More big names made their debut in 1970s hockey card sets and the decade has proven to be very popular with collectors. The main products were offered by Topps and O-Pee-Chee, abbreviated as OPC. While the look of OPC and Topps cards are very similar, OPC cards are usually more valuable. The decade also features OPC cards for a competing league to the NHL, the World Hockey Association (WHA). One big name owned the hobby among 1970-1979 hockey cards. Wayne Gretzky, also known as “The Great One,” is still one of the top hockey icons for collectors, and his rookie card is revered in much the same way as Michael Jordan’s rookie card is for basketball collectors. Other notable rookie cards include Bryan Trottier, Gilbert Perreault, Darryl Sittler, Guy Lafleur, Mark Howe, Marcel Dionne, Doug Wilson, Ken Dryden, Bob Clarke, and Denis Potvin.

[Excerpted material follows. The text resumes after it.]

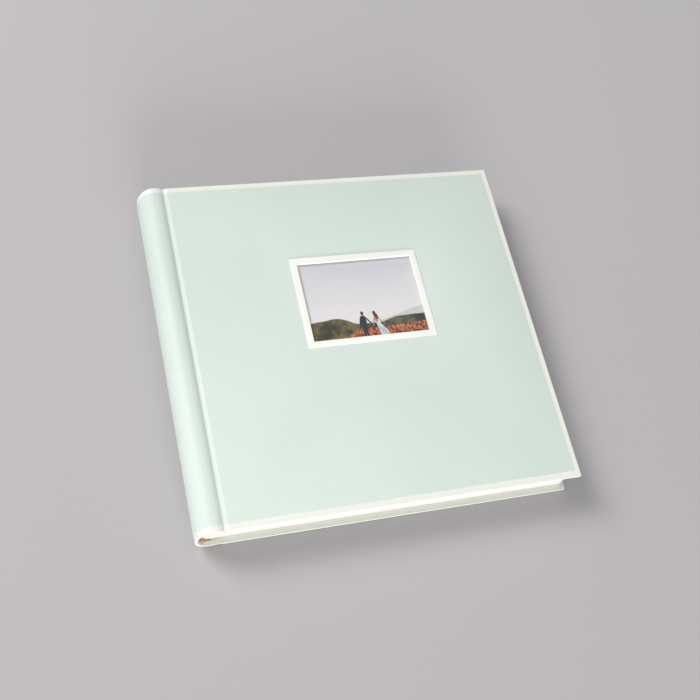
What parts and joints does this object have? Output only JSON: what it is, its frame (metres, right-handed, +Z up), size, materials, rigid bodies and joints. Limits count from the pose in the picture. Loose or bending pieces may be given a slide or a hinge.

The 1980s were an up-and-down decade for collecting in general. However, 1980-1989 hockey cards came out of the decade without the same problems seen by baseball. It also helps that the period featured rookie cards for some of the bigger names in modern hockey. Junk wax would arrive in hockey, but that did not happen until the 1990s. Once again, O-Pee-Chee and Topps were the two main options for collectors. While none of the 1980s hockey cards could compete with the Wayne Gretzky rookie card in terms of hobby love, three rookie players were clear favorites for collectors. Mark Messier, Mario Lemieux, and Patrick Roy provide the highest values. Other popular rookies include Steve Yzerman, Ray Bourque, Paul Coffey, Joe Sakic, Jari Kurri, and Ron Francis.
While 1990s Hockey cards brought the junk wax era to NHL collectors, the decade still started strong thanks to the rookie cards for Jaromir Jagr, Mats Sundin, Mike Modano, Pavel Bure and Sergei Fedorov. The decade also saw the emergence of Upper Deck as a hockey card heavyweight.